I wish I had done a leeetle more research on Ms. Prado Museo though, because it is, well. . . labyrinthine.  I foolishly started at the beginning, where your teacher always tells you to start.  Right? Don’t. Unless you like antiquities and Flemish art.  You know all those shiny still life’s of fruit and flies.  Lots of men in puffed sleeves and feathered hats.

You must know exactly what you want to see so you won’t get “museum eye.”  You know, that glassy far off stare when you know you should be enjoying this if you were cultured, but you’d really like a Sangria instead?

So here are my top pics.  Forgo the first wing of the museum and vamonos  to the new part (the expansion) for the good stuff.  Of course if you like Goya, you should go straight to his galleries because he was the court painter of Spain for forever and you really can’t beat his  lace.  But lots of royalty here (now where did I put that tiara?)

I will put in my plug for the El Greco galleries.  They are tremendous.  Not everyone likes him, but I Heart him big time. Lots of saints in silks.

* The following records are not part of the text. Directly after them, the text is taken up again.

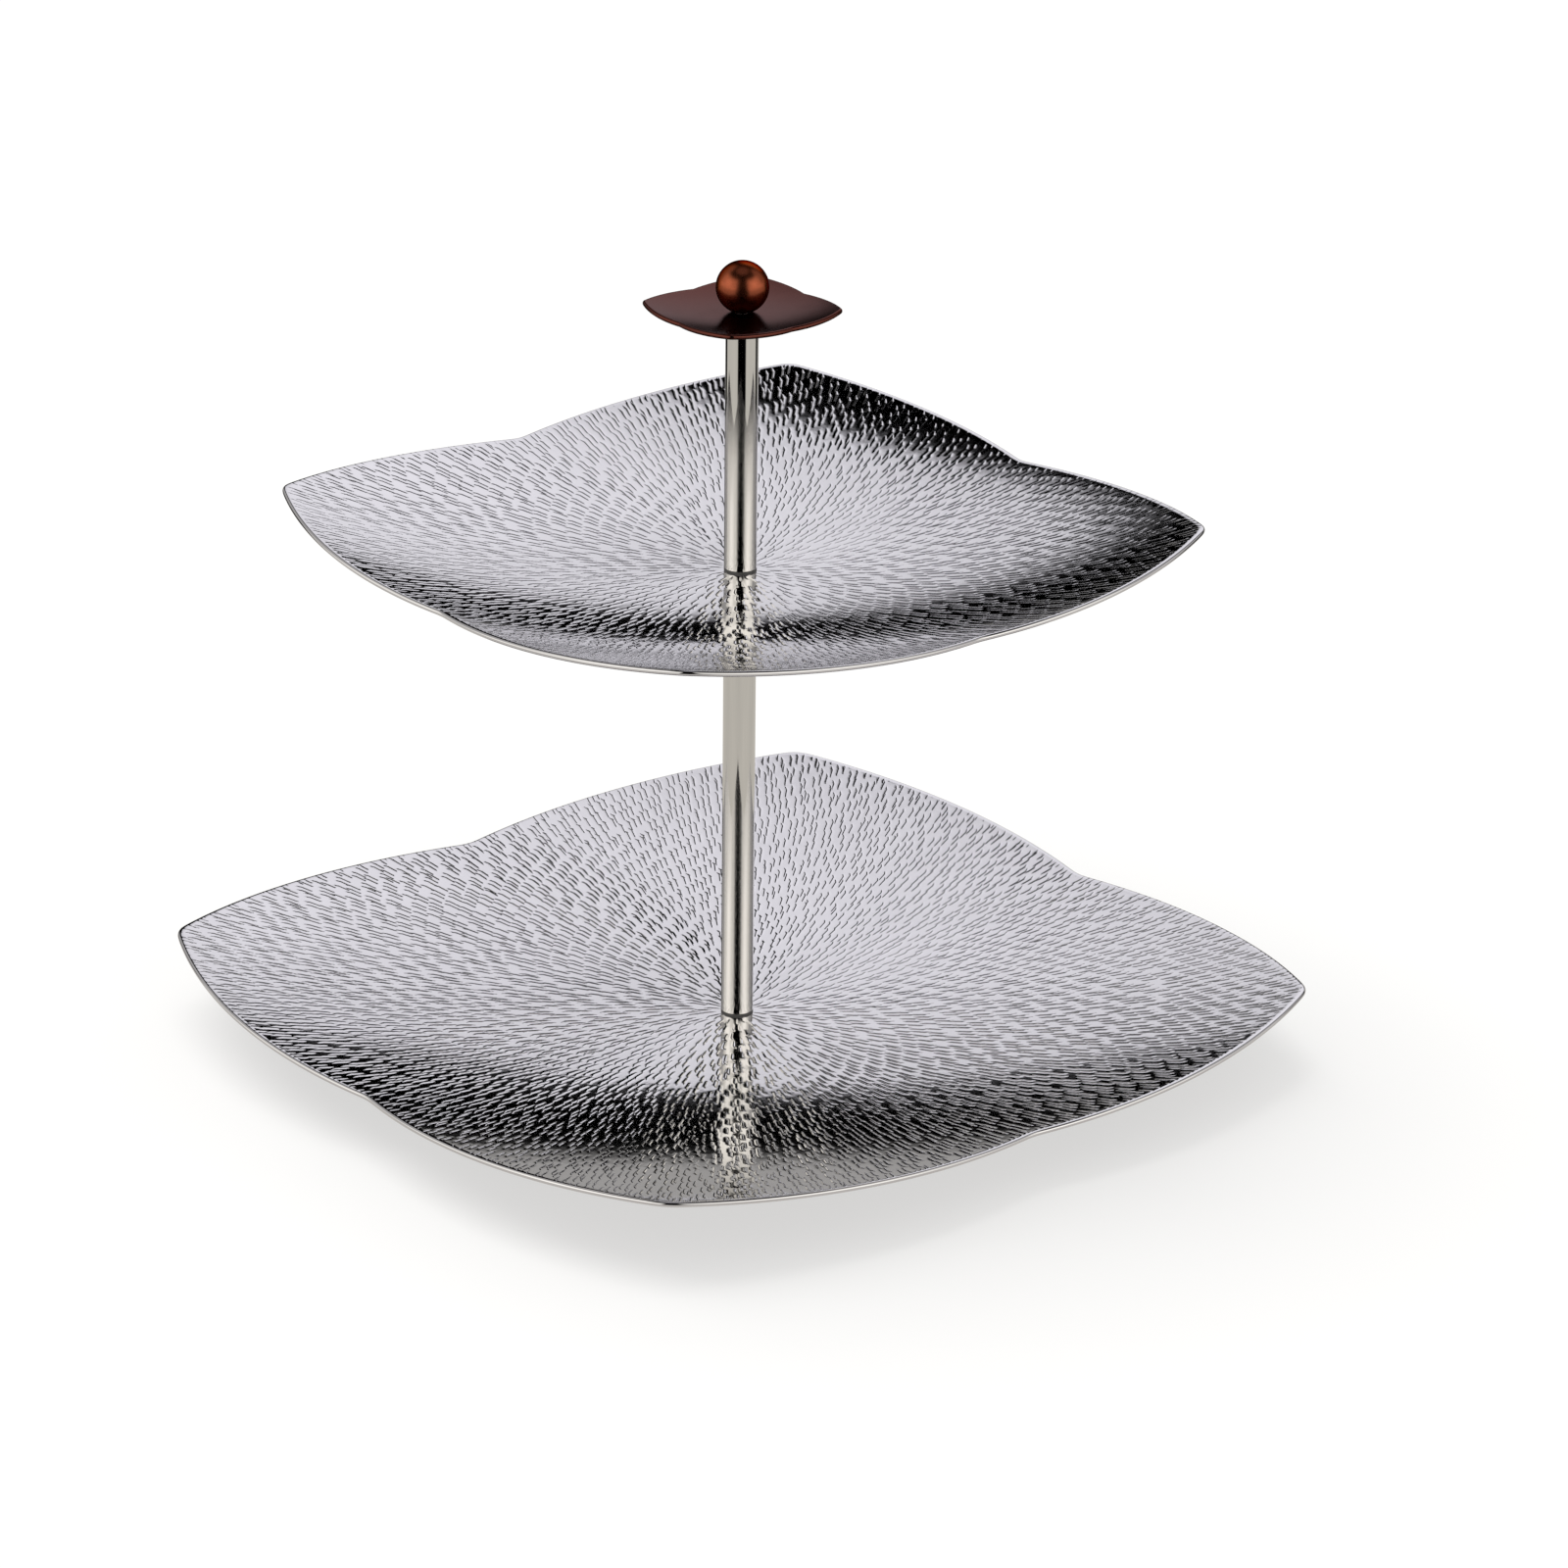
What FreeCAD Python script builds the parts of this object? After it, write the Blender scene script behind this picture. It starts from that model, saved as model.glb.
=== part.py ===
import FreeCAD, Part
import math
import os

# Two-tier cake stand: two dished petal-shaped trays on a slim tube post, with a small petal
# plate and a ball knob on top. Everything is stacked along one upright axis, +Z up, with the
# origin on that axis at the surface that the feet rest on. The trays' corners point along X
# and Y. All sizes are in millimetres.

Vector = FreeCAD.Vector
UP = Vector(0, 0, 1)
ORIGIN = Vector(0, 0, 0)

# ---- driving dimensions ----

# The petal outline, as shares of the half diagonal, which runs from the centre to a corner's tip
NOTCH_SHARE = 0.797         # centre to the small notch in the middle of each side
SIDE_BULGE_SHARE = 0.060    # rise of each arc between a tip and a notch over its chord
TIP_ROUND_SHARE = 0.090
NOTCH_ROUND_SHARE = 0.025

LOWER_HALF_DIAGONAL = 212.4
LOWER_RISE = 21.3           # upper surface at a tip over the flat centre
LOWER_FLAT_RADIUS = 32.0

UPPER_HALF_DIAGONAL = 168.9
UPPER_RISE = 24.5
UPPER_FLAT_RADIUS = 26.0

TRAY_THICKNESS = 2.0
TRAY_EDGE_ROUND = 0.9

PLATE_HALF_DIAGONAL = 36.2
PLATE_RISE = 2.8
PLATE_FLAT_RADIUS = 8.0
PLATE_THICKNESS = 1.8
PLATE_EDGE_ROUND = 0.8

TIER_SPACING = 175.5        # lower tray's upper surface to upper tray's upper surface
HANDLE_SPACING = 98.0       # upper tray's upper surface to handle plate's upper surface

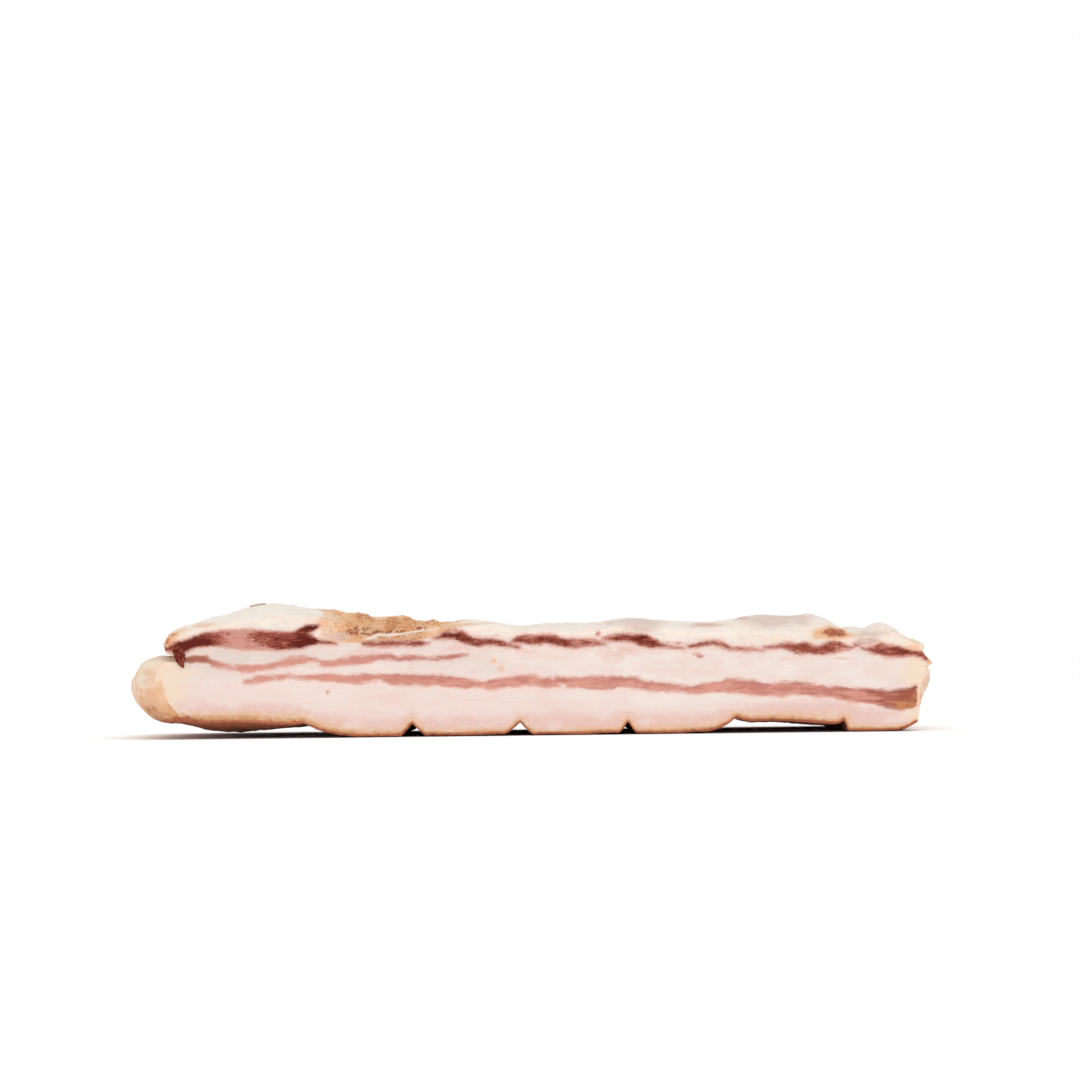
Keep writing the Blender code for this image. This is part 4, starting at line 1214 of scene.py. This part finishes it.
def belly_material(fat, lean, crust):
    """The slab's one material, laid in the order in which the tissues cover each other."""
    material, wires, shader = new_material("cured_belly")
    place = wires.millimetres()
    fine = wires.cloud(place, 1.1, 3.0, 0.6)
    patch = wires.cloud(place, 4.5, 3.0, 0.55, (0.5, 0.6, 1.0))
    mottle = wires.cloud(place, 2.8, 4.0, 0.6, (0.6, 0.6, 1.0))
    strands = wires.cloud(place, 1.3, 4.0, 0.65, (0.34, 0.5, 1.0), 0.4)
    tears = wires.cloud(place, 1.0, 3.0, 0.6, (0.3, 0.6, 1.0), 0.6)
    ragged = wires.add(wires.swing(patch, 0.9), wires.swing(fine, 0.45))

    skin_side = wires.step(wires.attribute("behind_cut"), 0.15, 1.1)
    near_top = wires.step(wires.add(wires.attribute("above_dark"), ragged), 0.6, 3.2)
    outer = wires.maths("MAXIMUM", skin_side, near_top)
    finish = wires.cover(outer, cut_fat(wires, place, fat), flesh_side_fat(wires, place, fat))

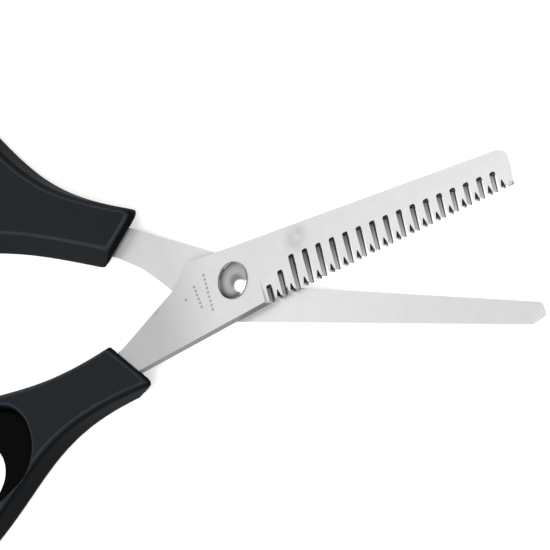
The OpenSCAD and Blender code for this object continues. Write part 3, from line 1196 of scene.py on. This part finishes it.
@dataclass
class Handle:
    """One moulded handle: a ring, a neck that narrows to a slanted mouth, and the tang's socket.

    Y is counted away from the centre line. The outer and inner sides are cubic curves that run
    from the mouth to the ring, and their pulls are the curves' middle control points.
    """

    seat: Seat
    mouth: tuple[Pair, Pair]
    outer_pulls: tuple[Pair, Pair]
    inner_pulls: tuple[Pair, Pair]
    ring: Pair
    ring_size: Pair
    joins: Pair
    hole: Array
    tang: tuple[Pair, ...]
    tang_heights: Pair
    socket_heights: Pair
    socket_edges: Pair
    peg_y: float
    slope_width: float
    slope_wall: float
    slope_end: float
    corner_length: float
    rake: float
    rake_top: float
    edge_round: float = 1.5
    corner_soft: float = 0.55
    socket_depth: float = 2.5
    peg_x: Pair = (-51.0, -43.0)
    peg_radius: float = 1.5
    neck_start: float = -58.0
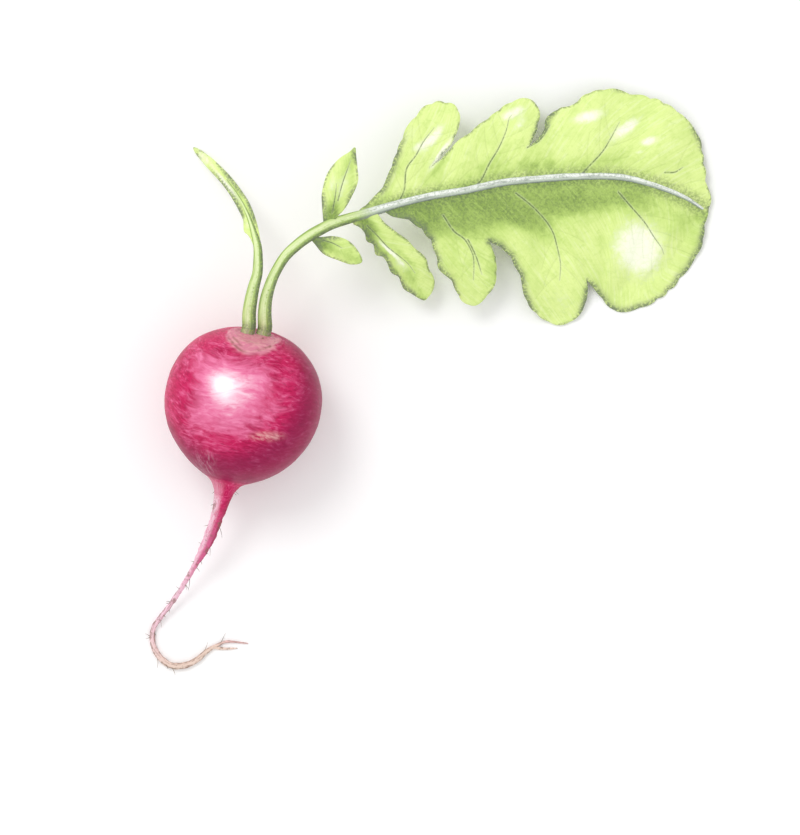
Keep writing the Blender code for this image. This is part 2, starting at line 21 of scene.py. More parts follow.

They are rearranging much of their collection (which is what all top-notch stylistas do) so just ask someone if you get lost.

Hermitage section IX has the fun twentieth century art. My great Prado memories were here, close to the inside cafe where my friends spent most of thier time. . .drinking Sangria.

BTW don’t you just covet her eyebrows?